The installation procedure follows real-world fence construction. First, you need to determine the number of posts you will use. Measure the total distance you need your fence to cover. Measure each section of straight run from corner post to corner post separately. Divide the total distance by your intended separation of you fence posts (I recommend 2, 2.5 or 3 inches). Round up to the next whole number. For example: You want to build a fence run of fourteen inches with a post spacing of approximately three inches apart. To determine he number of posts, divide the 14” run by the 3” spacing to get 4.666. Round up to 5 posts. If you decide to space the posts closer to two inches apart, you will need a total of eight posts (14” divided by 2” equals 7, rounded up to 8). Equally space the posts by dividing the run distance by the number of posts, (for this example, 14″ divided by 5 posts equals 2.8″ or approximately 2 3/4″ spacing) Mark the corners and place a mark every 2 3/4″ to show where each post will go. Adjust if necessary to make each section the same length.

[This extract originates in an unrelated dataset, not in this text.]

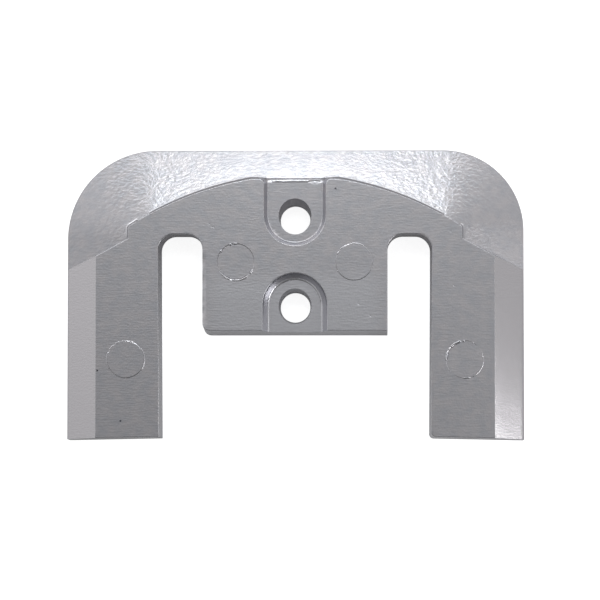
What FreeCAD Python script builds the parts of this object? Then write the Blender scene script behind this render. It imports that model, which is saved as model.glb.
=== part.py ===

Select toothpicks that are round, not square. Do not cut them yet. Paint them silver. Using a drill bit slightly smaller than the diameter of the toothpick, drill holes where you marked for the posts. Glue the toothpicks in the holes with tacky glue. Instead of wiping away any excess glue around the base, embed a little grass-colored ground foam in the glue for a more natural look.

When the glue has dried, stretch the screen material out and tie it to the top of each post by threading a short piece of wire through the material and twisting it around the toothpick like a bread-tie. Once tied to the post, put a drop of tacky glue to secure it. You may prefer to run a bead of tacky glue down the length of the post to secure the mesh to. Wire tie and glue the mesh at the bottom also. Proceed to tie the material to the top and bottom of each fence post using a dot of tacky glue to hold it securely. Cut off the excess post above the fence material with diagonal cutters, a sharp knife, or a hobby saw. Touch up the top of the posts with paint if needed.

There you have it. A quick way to make chain link fence for your model railroad.